[CAD and scene scripts]
'''

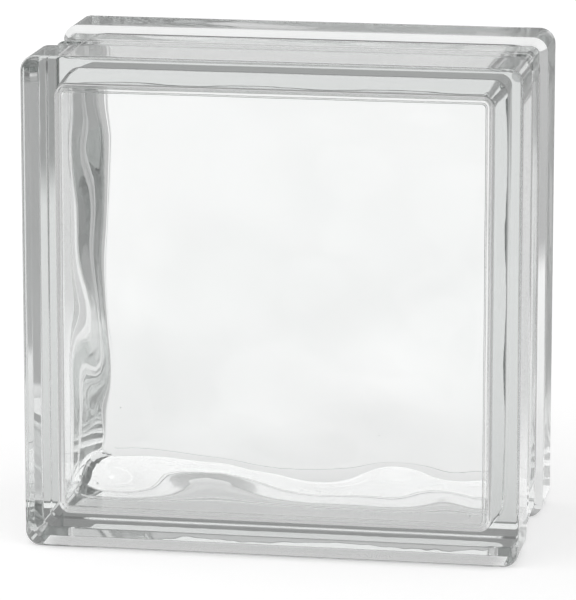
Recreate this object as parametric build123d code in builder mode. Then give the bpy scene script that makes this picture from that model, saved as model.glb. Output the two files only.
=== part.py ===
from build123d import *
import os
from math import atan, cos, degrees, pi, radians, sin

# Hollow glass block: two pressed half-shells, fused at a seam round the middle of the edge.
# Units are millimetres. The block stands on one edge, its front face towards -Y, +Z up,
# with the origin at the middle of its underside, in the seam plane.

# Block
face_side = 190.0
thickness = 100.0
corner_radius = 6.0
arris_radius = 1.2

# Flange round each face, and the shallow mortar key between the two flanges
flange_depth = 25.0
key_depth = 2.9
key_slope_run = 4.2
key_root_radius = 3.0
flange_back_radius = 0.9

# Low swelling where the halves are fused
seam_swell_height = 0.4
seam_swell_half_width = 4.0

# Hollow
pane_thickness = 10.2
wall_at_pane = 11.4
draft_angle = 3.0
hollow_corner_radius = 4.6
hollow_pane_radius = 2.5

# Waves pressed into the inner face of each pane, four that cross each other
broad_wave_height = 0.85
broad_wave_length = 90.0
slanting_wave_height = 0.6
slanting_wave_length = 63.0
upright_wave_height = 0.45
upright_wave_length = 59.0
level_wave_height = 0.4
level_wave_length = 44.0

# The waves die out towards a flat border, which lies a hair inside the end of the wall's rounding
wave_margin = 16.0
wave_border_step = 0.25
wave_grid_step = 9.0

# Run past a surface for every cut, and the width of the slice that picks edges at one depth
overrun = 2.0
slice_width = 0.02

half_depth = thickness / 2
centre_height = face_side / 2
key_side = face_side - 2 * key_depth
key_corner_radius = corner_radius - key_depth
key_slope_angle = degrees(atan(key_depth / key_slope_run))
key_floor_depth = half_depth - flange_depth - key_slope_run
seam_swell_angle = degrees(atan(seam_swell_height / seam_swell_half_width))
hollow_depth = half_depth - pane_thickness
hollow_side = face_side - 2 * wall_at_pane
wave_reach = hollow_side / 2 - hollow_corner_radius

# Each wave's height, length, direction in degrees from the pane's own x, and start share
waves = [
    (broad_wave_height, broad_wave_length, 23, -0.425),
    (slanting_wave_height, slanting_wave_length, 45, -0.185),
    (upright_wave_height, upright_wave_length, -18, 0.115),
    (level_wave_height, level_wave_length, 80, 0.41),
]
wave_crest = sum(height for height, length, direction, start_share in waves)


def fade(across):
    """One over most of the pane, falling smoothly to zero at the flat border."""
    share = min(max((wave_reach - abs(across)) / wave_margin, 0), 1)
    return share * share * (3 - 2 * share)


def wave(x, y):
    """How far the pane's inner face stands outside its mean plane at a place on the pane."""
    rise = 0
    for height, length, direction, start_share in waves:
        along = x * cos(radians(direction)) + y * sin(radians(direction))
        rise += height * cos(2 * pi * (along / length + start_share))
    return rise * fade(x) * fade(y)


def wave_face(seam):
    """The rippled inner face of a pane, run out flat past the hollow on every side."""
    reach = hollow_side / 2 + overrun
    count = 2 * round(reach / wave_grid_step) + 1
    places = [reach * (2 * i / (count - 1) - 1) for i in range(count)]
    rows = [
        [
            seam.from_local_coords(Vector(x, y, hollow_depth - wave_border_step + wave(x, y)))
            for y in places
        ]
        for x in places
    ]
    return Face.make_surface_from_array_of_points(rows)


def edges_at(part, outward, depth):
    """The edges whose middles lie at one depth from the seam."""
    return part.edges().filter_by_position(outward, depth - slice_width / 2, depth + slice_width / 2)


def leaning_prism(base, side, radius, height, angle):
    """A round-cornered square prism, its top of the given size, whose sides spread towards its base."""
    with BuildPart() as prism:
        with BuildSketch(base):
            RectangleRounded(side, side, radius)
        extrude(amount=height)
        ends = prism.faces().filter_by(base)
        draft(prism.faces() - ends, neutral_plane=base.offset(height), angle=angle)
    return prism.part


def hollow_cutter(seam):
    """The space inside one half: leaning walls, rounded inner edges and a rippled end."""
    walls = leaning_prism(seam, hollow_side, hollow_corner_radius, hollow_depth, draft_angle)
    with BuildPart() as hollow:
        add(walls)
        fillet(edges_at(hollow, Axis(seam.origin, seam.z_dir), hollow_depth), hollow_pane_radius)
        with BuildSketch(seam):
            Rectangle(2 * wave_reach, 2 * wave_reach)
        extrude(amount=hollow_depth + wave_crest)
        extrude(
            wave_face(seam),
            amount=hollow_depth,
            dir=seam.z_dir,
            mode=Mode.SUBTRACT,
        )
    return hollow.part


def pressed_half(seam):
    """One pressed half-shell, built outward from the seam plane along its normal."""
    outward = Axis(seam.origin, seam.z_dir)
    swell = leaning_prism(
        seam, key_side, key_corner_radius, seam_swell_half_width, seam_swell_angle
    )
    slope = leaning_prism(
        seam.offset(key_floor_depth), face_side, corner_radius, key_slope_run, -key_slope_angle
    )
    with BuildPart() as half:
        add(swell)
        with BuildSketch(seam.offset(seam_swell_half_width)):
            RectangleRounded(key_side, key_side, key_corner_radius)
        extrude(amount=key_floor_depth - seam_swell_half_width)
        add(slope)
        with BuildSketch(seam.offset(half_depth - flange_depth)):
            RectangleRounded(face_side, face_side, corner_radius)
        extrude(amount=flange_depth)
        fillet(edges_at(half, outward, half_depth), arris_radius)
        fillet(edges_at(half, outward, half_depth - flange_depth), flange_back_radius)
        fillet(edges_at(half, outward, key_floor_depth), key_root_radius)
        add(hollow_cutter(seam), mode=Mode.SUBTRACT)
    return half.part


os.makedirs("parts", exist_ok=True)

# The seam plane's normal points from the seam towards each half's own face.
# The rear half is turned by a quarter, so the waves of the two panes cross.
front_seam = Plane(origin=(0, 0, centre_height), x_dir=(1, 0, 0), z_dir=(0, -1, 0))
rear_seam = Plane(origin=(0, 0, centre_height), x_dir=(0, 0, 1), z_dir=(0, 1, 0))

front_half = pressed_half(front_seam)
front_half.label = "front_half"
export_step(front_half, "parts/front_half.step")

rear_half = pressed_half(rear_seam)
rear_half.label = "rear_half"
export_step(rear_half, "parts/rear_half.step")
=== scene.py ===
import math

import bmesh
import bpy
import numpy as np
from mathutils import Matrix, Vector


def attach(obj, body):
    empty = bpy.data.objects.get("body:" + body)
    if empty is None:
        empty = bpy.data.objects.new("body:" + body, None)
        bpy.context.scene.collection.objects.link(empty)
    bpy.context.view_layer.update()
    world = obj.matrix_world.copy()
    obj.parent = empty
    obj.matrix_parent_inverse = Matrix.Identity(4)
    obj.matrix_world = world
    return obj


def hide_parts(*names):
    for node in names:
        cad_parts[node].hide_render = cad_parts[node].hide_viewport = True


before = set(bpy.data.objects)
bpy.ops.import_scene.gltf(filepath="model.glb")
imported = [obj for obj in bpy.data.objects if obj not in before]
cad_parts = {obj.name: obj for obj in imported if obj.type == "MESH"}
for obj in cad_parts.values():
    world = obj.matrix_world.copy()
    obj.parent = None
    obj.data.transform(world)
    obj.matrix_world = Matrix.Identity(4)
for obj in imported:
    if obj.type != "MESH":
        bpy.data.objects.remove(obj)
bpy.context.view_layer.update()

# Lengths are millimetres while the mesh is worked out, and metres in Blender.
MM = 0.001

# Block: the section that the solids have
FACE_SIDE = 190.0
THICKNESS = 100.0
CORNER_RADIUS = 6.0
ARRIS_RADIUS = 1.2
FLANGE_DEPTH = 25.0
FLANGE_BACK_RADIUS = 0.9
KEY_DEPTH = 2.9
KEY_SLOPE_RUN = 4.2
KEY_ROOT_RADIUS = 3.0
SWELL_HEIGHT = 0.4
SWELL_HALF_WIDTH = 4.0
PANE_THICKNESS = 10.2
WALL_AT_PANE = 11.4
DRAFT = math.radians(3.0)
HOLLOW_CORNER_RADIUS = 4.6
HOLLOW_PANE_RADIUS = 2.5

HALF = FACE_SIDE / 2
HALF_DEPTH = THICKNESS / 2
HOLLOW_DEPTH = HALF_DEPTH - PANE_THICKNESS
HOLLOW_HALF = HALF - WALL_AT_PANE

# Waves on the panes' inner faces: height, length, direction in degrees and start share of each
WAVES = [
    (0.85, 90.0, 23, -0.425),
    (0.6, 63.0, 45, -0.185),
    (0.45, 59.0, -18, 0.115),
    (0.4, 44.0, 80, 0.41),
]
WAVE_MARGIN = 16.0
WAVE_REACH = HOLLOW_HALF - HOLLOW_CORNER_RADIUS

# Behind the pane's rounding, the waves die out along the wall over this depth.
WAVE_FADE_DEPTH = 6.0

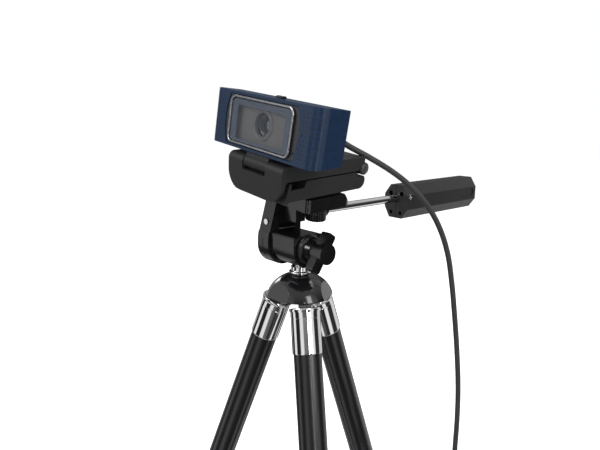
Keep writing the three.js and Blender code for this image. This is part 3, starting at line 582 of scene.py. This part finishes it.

'''

What this task involves:
Transcribe the lines above from the one with "for node in" through the one with "WAVE_REACH = HOLLOW_HALF". Include both ends and leave out every other line.

Response to the task:
    for node in names:
        cad_parts[node].hide_render = cad_parts[node].hide_viewport = True


before = set(bpy.data.objects)
bpy.ops.import_scene.gltf(filepath="model.glb")
imported = [obj for obj in bpy.data.objects if obj not in before]
cad_parts = {obj.name: obj for obj in imported if obj.type == "MESH"}
for obj in cad_parts.values():
    world = obj.matrix_world.copy()
    obj.parent = None
    obj.data.transform(world)
    obj.matrix_world = Matrix.Identity(4)
for obj in imported:
    if obj.type != "MESH":
        bpy.data.objects.remove(obj)
bpy.context.view_layer.update()

# Lengths are millimetres while the mesh is worked out, and metres in Blender.
MM = 0.001

# Block: the section that the solids have
FACE_SIDE = 190.0
THICKNESS = 100.0
CORNER_RADIUS = 6.0
ARRIS_RADIUS = 1.2
FLANGE_DEPTH = 25.0
FLANGE_BACK_RADIUS = 0.9
KEY_DEPTH = 2.9
KEY_SLOPE_RUN = 4.2
KEY_ROOT_RADIUS = 3.0
SWELL_HEIGHT = 0.4
SWELL_HALF_WIDTH = 4.0
PANE_THICKNESS = 10.2
WALL_AT_PANE = 11.4
DRAFT = math.radians(3.0)
HOLLOW_CORNER_RADIUS = 4.6
HOLLOW_PANE_RADIUS = 2.5

HALF = FACE_SIDE / 2
HALF_DEPTH = THICKNESS / 2
HOLLOW_DEPTH = HALF_DEPTH - PANE_THICKNESS
HOLLOW_HALF = HALF - WALL_AT_PANE

# Waves on the panes' inner faces: height, length, direction in degrees and start share of each
WAVES = [
    (0.85, 90.0, 23, -0.425),
    (0.6, 63.0, 45, -0.185),
    (0.45, 59.0, -18, 0.115),
    (0.4, 44.0, 80, 0.41),
]
WAVE_MARGIN = 16.0
WAVE_REACH = HOLLOW_HALF - HOLLOW_CORNER_RADIUS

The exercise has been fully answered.